Wallonie industrielle

Dès le début du XIXe siècle, la Wallonie s’impose comme l’une des principales régions industrielles du continent, de 1810 à 1880, elle est la seconde puissance industrielle mondiale proportionnellement à sa population. La révolution belge de 1830 a rompu brutalement le rythme de cette croissance en coupant l’industrie de ses marchés traditionnels. Cette rupture sera cependant compensée par le développement du réseau de chemin de fer qui relance la production. Les années 1850-1860 enregistrent des taux de croissance impressionnants, particulièrement dans les industries du fer, des machines mécaniques et de la laine. La production des houillères s’accroît de 65 % et leurs exportations de 75 %. Les entreprises sidérurgiques multiplient leur production par 2,5. C’est l’âge d’or de l’industrie !… qui tranche cependant durement avec les conditions de vie déplorables des travailleurs, en proie à la logique d’un libéralisme que rien n’encadre. Les richesses naturelles de la région, la disponibilité de la main-d’œuvre et celle du capital, couplées à une politique de développement des infrastructures routières, ferroviaires et fluviales soutiennent l’ampleur de ce mouvement.

En 1880, la logique capitalistique menée à son paroxysme conduit à une exploitation dramatique d’une part importante de la population. Conséquence de cela, en 1886, des émeutes ouvrières insurrectionnelles éclatent et se propagent dans l’ensemble de la Wallonie industrielle avec, au-delà de l’exaspération sociale, un objectif politique affirmé : le suffrage universel. Celui-ci sera accordé, tempéré par le vote plural, en 1894 et de manière pure et simple (pour les hommes) en 1919. 

Durant la dernière décennie du XVIIIe et la première moitié du XXe siècle, des entrepreneurs wallons opèrent une modernisation et une mécanisation sans précédent de l’appareil de production. La figure emblématique de ce mouvement est le technicien anglais William Cockerill qui, après avoir soutenu la mécanisation de filatures de laine verviétoises, lance à Liège des usines assurant la production industrielle de machines qui révolutionneront divers secteurs. Son fils John acquiert des charbonnages, des laminoirs et se lance dans la construction d’un haut fourneau. D’autres Liégeois participent à ce vaste mouvement qui, en moins de deux décennies, fait de la région Meuse-Vesdre l’un des centres industriels les plus dynamiques du continent. Également sous l’influence de techniciens anglais, l’industrie extractive du borinage connaît une véritable révolution, amorcée par la résolution du problème de l’évacuation de l’eau. L’industrie des métaux enregistre aussi une vague de modernisation impressionnante qui touche également le secteur du verre.

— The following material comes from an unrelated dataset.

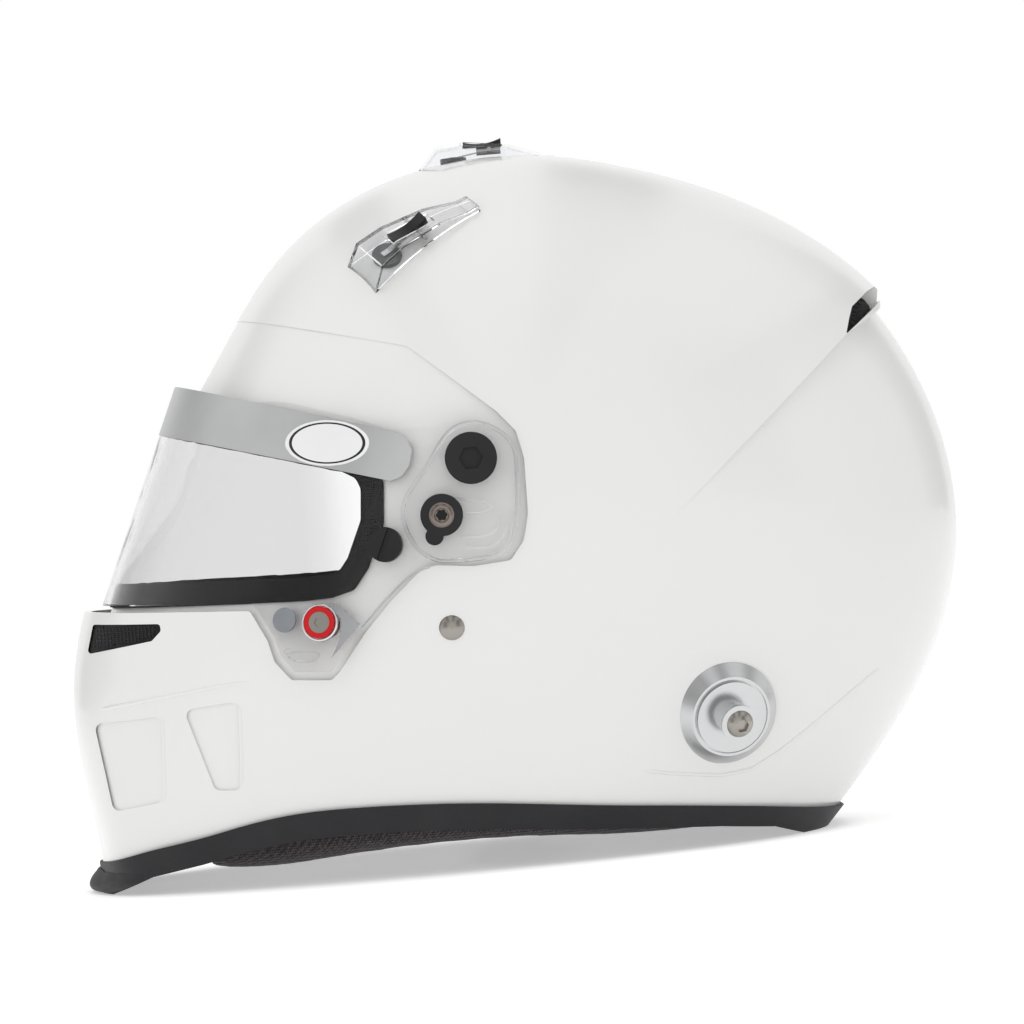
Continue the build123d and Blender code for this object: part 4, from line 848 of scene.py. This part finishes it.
# Low creases moulded in the shell on both sides: the chin's ridge, its panels' edges, the rear tuck
CREASE_SINK, CREASE_END_SINK, CREASE_RADIUS, CREASE_STEPS = 0.55, 1.1, 0.9, 4
CREASE_PX = (
    ((104, 709), (130, 704), (170, 696), (210, 688), (255, 681)),
    ((163, 716), (164, 745), (165, 775), (165, 803)), ((240, 701), (241, 730), (242, 760), (242, 788)),
    ((640, 770), (670, 773), (720, 775), (750, 769), (780, 750), (810, 726), (850, 692), (878, 668)),
)
SHELL_GUESS = 100.0
shell_tree = tree_of("shell")


def on_shell(place, sign, sink):
    """The place sunk in the shell's outer face that a pixel of the photograph shows, or its mirror."""
    x = SHELL_GUESS
    for _ in range(PASSES):
        y, z = seen(place, x)
        x = landed(shell_tree, (BESIDE, y, z), (-1, 0, 0))[0]
    return sign * (x - sink), y, z


def finer(run):
    """A run of pixels with evenly spaced places added between them."""
    places = [run[0]]
    for near, far in zip(run, run[1:]):
        for k in range(1, CREASE_STEPS + 1):
            share = k / CREASE_STEPS
            places.append(tuple(a + (b - a) * share for a, b in zip(near, far)))
    return places


for side, sign in SIDES:
    runs = []
    for run in map(finer, CREASE_PX):
        ends = (run[0], run[-1])
        runs.append([on_shell(p, sign, CREASE_END_SINK if p in ends else CREASE_SINK) for p in run])
    bead("shell_creases_" + side, runs, CREASE_RADIUS, lacquer, "helmet")

# Stitches: two rows along each strap, and one on each pad beside its upright channel
STITCH, STITCH_COUNT, STITCH_SHARE, STITCH_RADIUS = 2.6, 18, 0.62, 0.22
STRAP_Y, STRAP_EDGE, STRAP_X = -23.4, 10.0, 46
PAD_STITCH_Y, PAD_STITCH_Z = -78, 50


def stitched(name, places):
    """A row of stitches: short threads between neighbouring places."""
    runs = []
    for near, far in zip(places, places[1:]):
        start, span = Vector(near), Vector(far) - Vector(near)
        halfway, end = start + span * STITCH_SHARE / 2, start + span * STITCH_SHARE
        runs.append([tuple(start), tuple(halfway), tuple(end)])
    bead(name, runs, STITCH_RADIUS, thread, "helmet")


def row_of(tree, starts, way):
    """The places where parallel rays land, leaving out those that miss."""
    found = [landed(tree, start, way) for start in starts]
    return [place for place in found if place is not None]


for side, sign in SIDES:
    strap_tree = tree_of("strap_" + side)
    for edge, shift in (("front", -STRAP_EDGE), ("back", STRAP_EDGE)):
        starts = [(sign * (STRAP_X + k * STITCH), STRAP_Y + shift, BELOW) for k in range(STITCH_COUNT)]
        row = row_of(strap_tree, starts, (0, 0, 1))
        stitched("strap_stitch_" + edge + "_" + side, row)
    pad_tree = BVHTree.FromObject(bpy.data.objects["pad_" + side], bpy.context.evaluated_depsgraph_get())
    heights = [PAD_STITCH_Z + k * STITCH for k in range(STITCH_COUNT)]
    starts = [(0, PAD_STITCH_Y - PAD_SLANT * (z - PAD_Z), z) for z in heights]
    stitched("pad_stitch_" + side, row_of(pad_tree, starts, (sign, 0, 0)))

# Camera at the photograph's view
SENSOR_WIDE, CAMERA_REACH = 36.0, 20.0
camera_data = bpy.data.cameras.new("camera")
camera_data.sensor_width = SENSOR_WIDE
camera_data.lens = SENSOR_WIDE * VIEW_FAR / VIEW_WIDE
camera_data.clip_end = CAMERA_REACH
camera = bpy.data.objects.new("camera", camera_data)
bpy.context.scene.collection.objects.link(camera)
right, up = Vector((0, TIP_C, -TIP_S)), Vector((0, TIP_S, TIP_C))
camera.matrix_world = Matrix.Translation(
    Vector((VIEW_FAR, VIEW_Y, VIEW_Z)) * MM
) @ Matrix((right, up, Vector((1, 0, 0)))).transposed().to_4x4()
bpy.context.scene.camera = camera

# Studio: a pale floor, and two soft boxes overhead and ahead on the left, which show in no reflection
FLOOR_RINGS, FLOOR_SPOKES, FLOOR_REACH, FLOOR_SPREAD = 16, 96, 6000.0, 1.6
FLOOR_GLOW, FLOOR_SEEN_GLOW = 0.26, 0.16
AIM = (0, 0, 130)


def floor_disc():
    """A flat round floor, its rings closer together near the helmet."""
    verts, faces = [(0, 0, 0)], []
    for i in range(1, FLOOR_RINGS + 1):
        out = FLOOR_REACH * (i / FLOOR_RINGS) ** FLOOR_SPREAD
        for k in range(FLOOR_SPOKES):
            angle = 2 * math.pi * k / FLOOR_SPOKES
            verts.append((out * math.cos(angle), out * math.sin(angle), 0))
    for k in range(FLOOR_SPOKES):
        faces.append((0, 1 + k, 1 + (k + 1) % FLOOR_SPOKES))
    for i in range(FLOOR_RINGS - 1):
        for k in range(FLOOR_SPOKES):
            a, b = 1 + i * FLOOR_SPOKES + k, 1 + i * FLOOR_SPOKES + (k + 1) % FLOOR_SPOKES
            faces.append((a, a + FLOOR_SPOKES, b + FLOOR_SPOKES, b))
    return verts, faces


def seen_white(tree):
    """1 for the rays that show the pale background: the camera's, and those through or off a surface."""
    path = add_node(tree, "ShaderNodeLightPath").outputs
    through = math_node(tree, "MAXIMUM", path["Is Camera Ray"], path["Is Transmission Ray"])
    return math_node(tree, "MAXIMUM", through, path["Is Glossy Ray"])


def soft_box(name, place, wide, power):
    """A large square area light aimed at the helmet."""
    data = bpy.data.lights.new(name, "AREA")
    data.shape = "RECTANGLE"
    data.size = data.size_y = wide * MM
    data.energy = power
    light = bpy.data.objects.new(name, data)
    bpy.context.scene.collection.objects.link(light)
    light.location = Vector(place) * MM
    light.rotation_euler = (Vector(AIM) - Vector(place)).to_track_quat("-Z", "Y").to_euler()
    light.visible_glossy = False


floor_finish = grained(
    "floor_finish", low=(0.86, 0.86, 0.86), high=(0.88, 0.88, 0.88), gloss=(0.8, 0.95),
    depth=0.02, scale=60.0, Emission_Color=(1, 1, 1, 1), Specular_IOR_Level=0.0,
)
floor_tree = floor_finish.node_tree
glow = math_node(floor_tree, "MULTIPLY", seen_white(floor_tree), FLOOR_SEEN_GLOW)
glow = math_node(floor_tree, "ADD", glow, FLOOR_GLOW)
floor_tree.links.new(glow, floor_tree.nodes["Principled BSDF"].inputs["Emission Strength"])
floor = as_object("floor", *floor_disc(), floor_finish)
soft_box("top", (0, 0, 2300), wide=1800, power=10)
soft_box("key", (1700, -1100, 1500), wide=1150, power=3.5)

# Surround: white where it is seen straight or through the visor, a plain level where it lights the
# helmet, and crossed by dark posts and beams, as between soft boxes, where a gloss mirrors it
PLAIN_LEVEL, PLAIN_SIDE_RISE = 0.73, 0.20
GAP_DARK, GAP_CLEAR = -0.9, -0.2
POST_COUNT, POST_LEAD, POST_DARK, POST_TOPS = 4.0, 0.0, 0.55, (0.4, 0.9)
BEAM_COUNT, BEAM_LEAD, BEAM_DARK, BEAM_FEET = 9.0, math.radians(95), 0.8, (0.3, 0.7)
world = bpy.data.worlds.new("surround")
world.use_nodes = True
sky = world.node_tree


def eased(value, start, stop, low, high):
    """A level that passes smoothly from one value to another."""
    return add_node(
        sky, "ShaderNodeMapRange",
        [("Value", value), ("From Min", start), ("From Max", stop), ("To Min", low), ("To Max", high)],
        interpolation_type="SMOOTHSTEP",
    ).outputs[0]


def gaps_about(first, second, count, lead):
    """1 in the gaps between soft boxes and 0 in front of them, round an axis from a leading angle."""
    angle = math_node(sky, "SUBTRACT", math_node(sky, "ARCTAN2", second, first), lead)
    wave = math_node(sky, "COSINE", math_node(sky, "MULTIPLY", angle, count))
    return eased(wave, GAP_DARK, GAP_CLEAR, 1.0, 0.0)


way = add_node(sky, "ShaderNodeTexCoord").outputs["Generated"]
across, ahead, above = add_node(sky, "ShaderNodeSeparateXYZ", [("Vector", way)]).outputs
posts = math_node(sky, "MULTIPLY", gaps_about(across, ahead, POST_COUNT, POST_LEAD), POST_DARK)
posts = math_node(sky, "MULTIPLY", posts, eased(above, *POST_TOPS, 1.0, 0.0))
beams = math_node(sky, "MULTIPLY", gaps_about(ahead, above, BEAM_COUNT, BEAM_LEAD), BEAM_DARK)
beams = math_node(sky, "MULTIPLY", beams, eased(above, *BEAM_FEET, 0.0, 1.0))
mirrored_level = math_node(sky, "SUBTRACT", math_node(sky, "SUBTRACT", 1.0, posts), beams)
plain_level = math_node(sky, "ADD", PLAIN_LEVEL, math_node(sky, "MULTIPLY", across, PLAIN_SIDE_RISE))
path = add_node(sky, "ShaderNodeLightPath").outputs
white = math_node(sky, "MAXIMUM", path["Is Camera Ray"], path["Is Transmission Ray"])
shown_level = add_node(
    sky, "ShaderNodeMix",
    [("Factor", path["Is Glossy Ray"]), ("A", plain_level), ("B", mirrored_level)],
).outputs[0]
level = math_node(sky, "MAXIMUM", shown_level, white)
sky.links.new(level, sky.nodes["Background"].inputs["Strength"])
sky.nodes["Background"].inputs["Color"].default_value = (1.0, 1.0, 1.0, 1)
bpy.context.scene.world = world
bpy.context.scene.view_settings.view_transform = "Standard"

Le dernier tiers du XIXe siècle est marqué par une profusion de progrès techniques. Etienne Lenoir dépose un brevet pour un moteur à explosion, Ernest Solvay met au point un processus de production industrielle de la soude et Zénobe Gramme invente la dynamo, ouvrant la voie à l’usage industriel de l’électricité. Julien Dulait fonde une compagnie générale d’électricité et part à la conquête de l’Europe et de la Russie, avant de fonder les Ateliers de construction électrique de Charleroi - les Acec - dont le rayonnement sera impressionnant. Georges Nagelmakers fonde la Compagnie internationale des wagons-lits. Les entrepreneurs et ingénieurs wallons rayonnent littéralement en Europe et au-delà. Nestor Martin exporte ses productions de fer et de cuivre jusqu’en Chine, les verriers fondent des centres de production aux États-Unis, Jean Jadot construit des centrales électriques, des tramways et des chemins de fer en Chine, tandis qu’Edouard Empain réalise le métropolitain de Paris. Basée sur une activité artisanale séculaire dans la région liégeoise, la production d’armes franchit une étape décisive avec la constitution, en 1888, de la Fabrique nationale d’armes qui, depuis Herstal, développera un savoir-faire international jamais démenti.

La dépression mondiale des années 1874-1893 affecte cette croissance mais la poursuite des innovations techniques, l’expansion vers l’étranger et le développement de nouveaux secteurs permettent un redressement économique à partir de 1895.